**Collected material:**
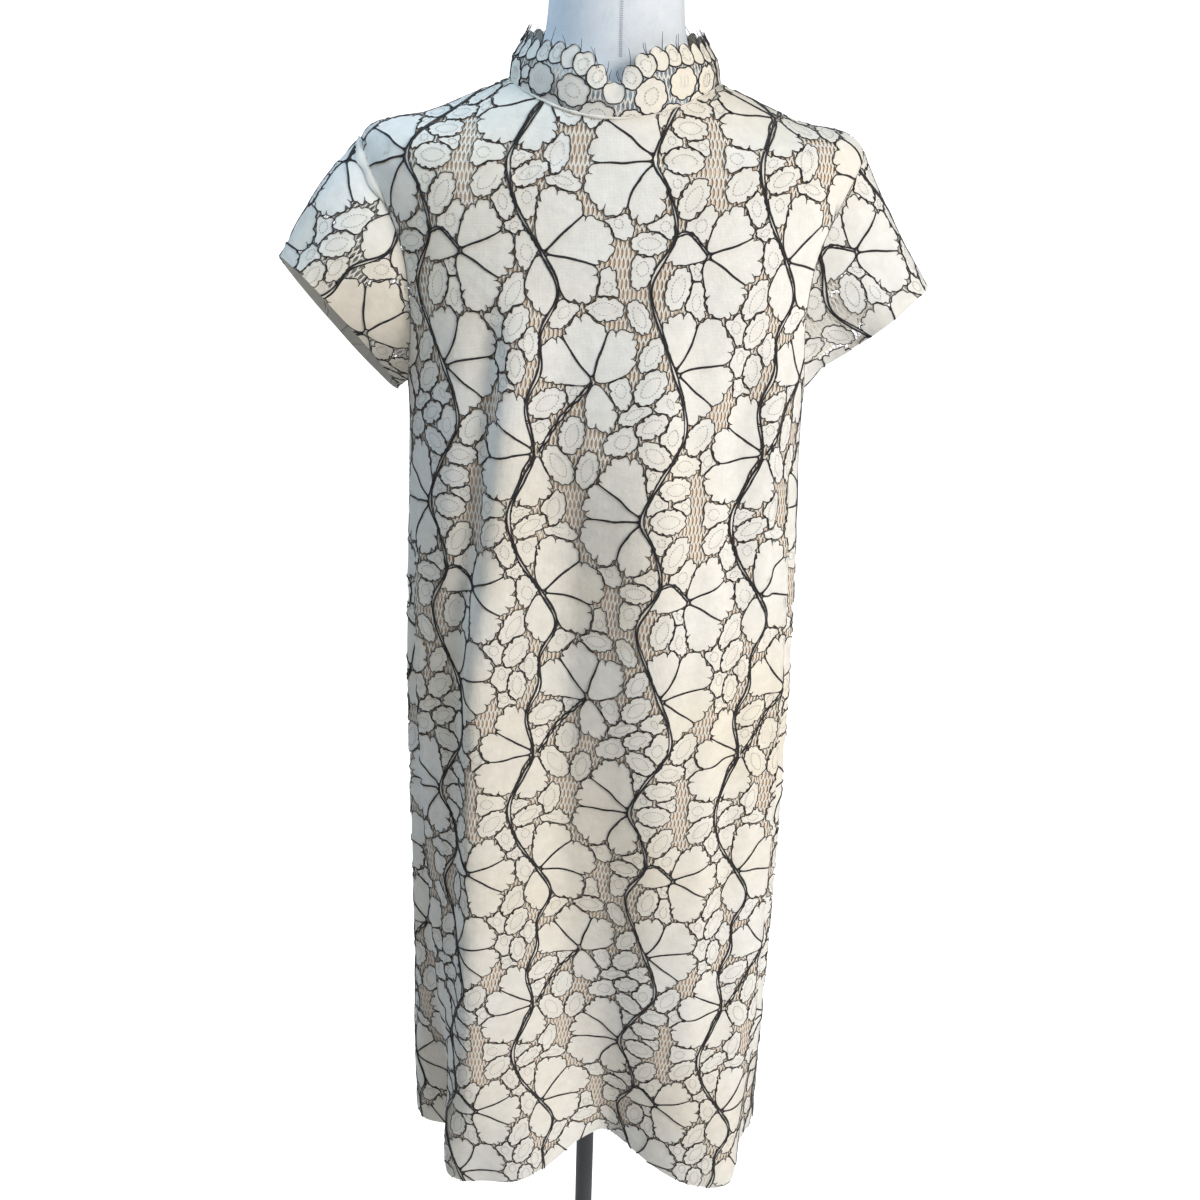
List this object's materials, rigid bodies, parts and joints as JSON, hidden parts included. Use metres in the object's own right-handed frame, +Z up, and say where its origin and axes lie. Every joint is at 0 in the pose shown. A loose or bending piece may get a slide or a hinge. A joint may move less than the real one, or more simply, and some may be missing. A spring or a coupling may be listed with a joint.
{
  "type": "shift dress on a dress form",
  "caption": "Short-sleeved knee-length shift dress of corded lace over a lining, with a scalloped stand collar, on a limbless dress form with a pole and round foot.",
  "frame": {"origin": "middle of the round foot's underside, on the floor", "axes": "+Z up along the pole, -Y towards the dress's front, +X towards the wearer's left"},
  "size_m": [0.494, 0.36, 1.5483],
  "materials": {
    "ivory_lace": "matt ivory cotton leaves and honeycomb net",
    "black_cord": "twisted black outlining cord",
    "beige_satin": "soft beige lining with a low sheen",
    "form_linen": "pale blue-white linen cover",
    "form_wood": "satin varnish",
    "grey_metal": "dark grey satin paint",
    "zip_metal": "satin nickel"
  },
  "bodies": {
    "dressed_form": {"dress_front": "ivory_lace", "dress_back_left": "ivory_lace", "dress_back_right": "ivory_lace", "sleeve_left": "ivory_lace", "sleeve_right": "ivory_lace", "collar": "ivory_lace", "lining_front": "beige_satin", "lining_back_left": "beige_satin", "lining_back_right": "beige_satin", "zip_slider": "zip_metal", "form_torso": "form_linen", "form_neck_cap": "form_wood", "form_pole": "grey_metal", "form_foot": "grey_metal"},
    "zip_pull": {"zip_pull": "zip_metal"}
  },
  "joints": [
    {"name": "pull_swing", "type": "hinge", "parent": "dressed_form", "child": "zip_pull", "pos_m": [0, 0.06928, 1.4652], "axis": [1, 0, 0], "range_deg": [0, 150]}
  ]
}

**Aim of the exercise:**
The lines above should be duplicated exactly.

**Written solution:**
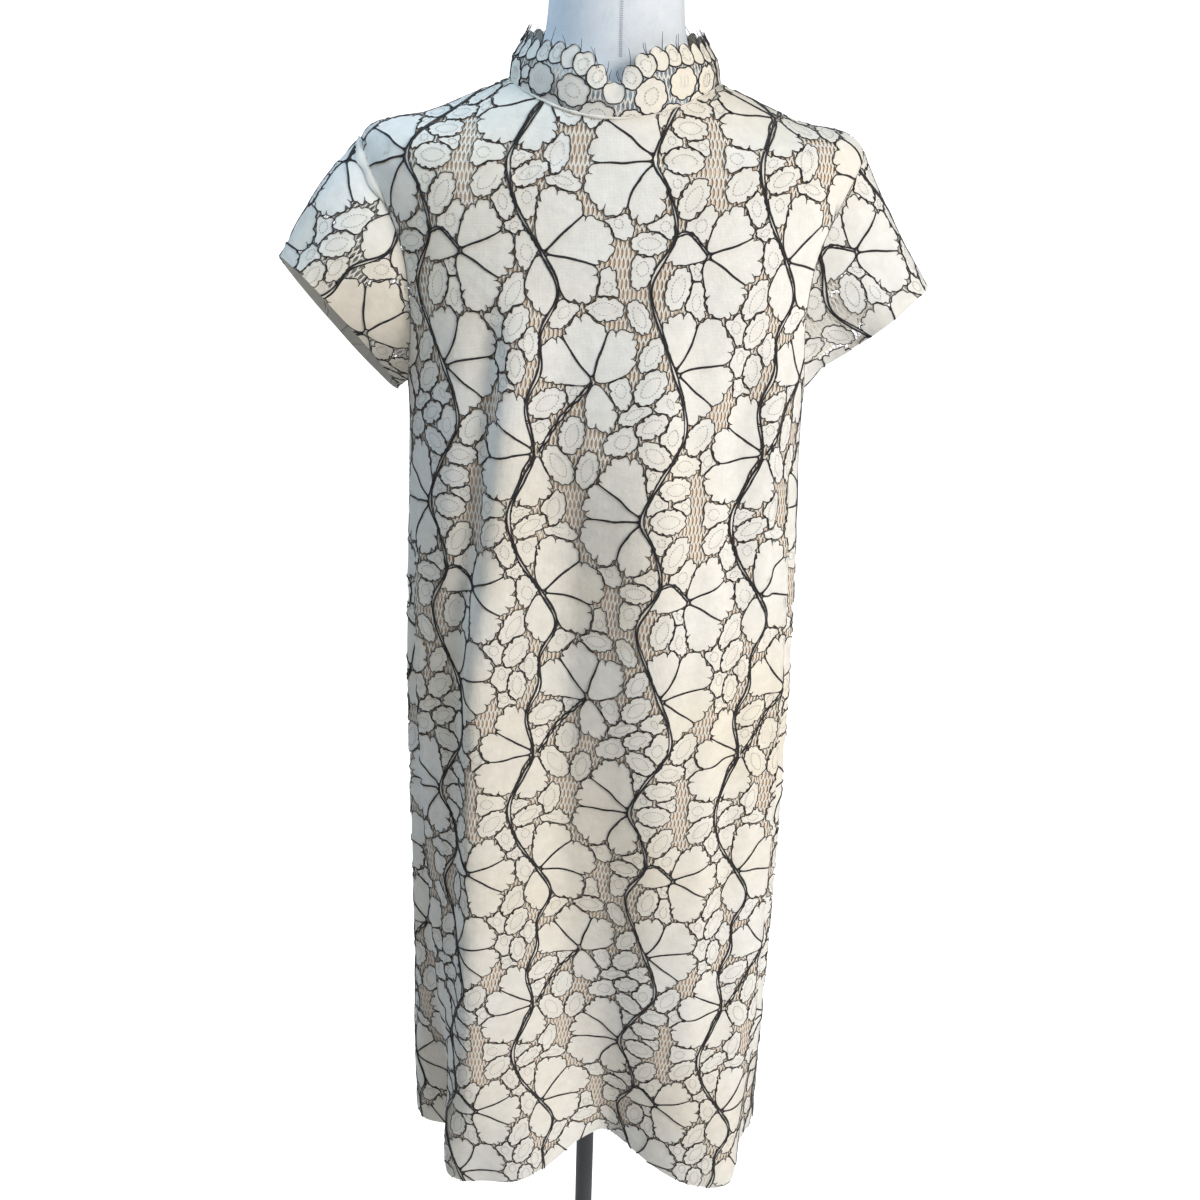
List this object's materials, rigid bodies, parts and joints as JSON, hidden parts included. Use metres in the object's own right-handed frame, +Z up, and say where its origin and axes lie. Every joint is at 0 in the pose shown. A loose or bending piece may get a slide or a hinge. A joint may move less than the real one, or more simply, and some may be missing. A spring or a coupling may be listed with a joint.
{
  "type": "shift dress on a dress form",
  "caption": "Short-sleeved knee-length shift dress of corded lace over a lining, with a scalloped stand collar, on a limbless dress form with a pole and round foot.",
  "frame": {"origin": "middle of the round foot's underside, on the floor", "axes": "+Z up along the pole, -Y towards the dress's front, +X towards the wearer's left"},
  "size_m": [0.494, 0.36, 1.5483],
  "materials": {
    "ivory_lace": "matt ivory cotton leaves and honeycomb net",
    "black_cord": "twisted black outlining cord",
    "beige_satin": "soft beige lining with a low sheen",
    "form_linen": "pale blue-white linen cover",
    "form_wood": "satin varnish",
    "grey_metal": "dark grey satin paint",
    "zip_metal": "satin nickel"
  },
  "bodies": {
    "dressed_form": {"dress_front": "ivory_lace", "dress_back_left": "ivory_lace", "dress_back_right": "ivory_lace", "sleeve_left": "ivory_lace", "sleeve_right": "ivory_lace", "collar": "ivory_lace", "lining_front": "beige_satin", "lining_back_left": "beige_satin", "lining_back_right": "beige_satin", "zip_slider": "zip_metal", "form_torso": "form_linen", "form_neck_cap": "form_wood", "form_pole": "grey_metal", "form_foot": "grey_metal"},
    "zip_pull": {"zip_pull": "zip_metal"}
  },
  "joints": [
    {"name": "pull_swing", "type": "hinge", "parent": "dressed_form", "child": "zip_pull", "pos_m": [0, 0.06928, 1.4652], "axis": [1, 0, 0], "range_deg": [0, 150]}
  ]
}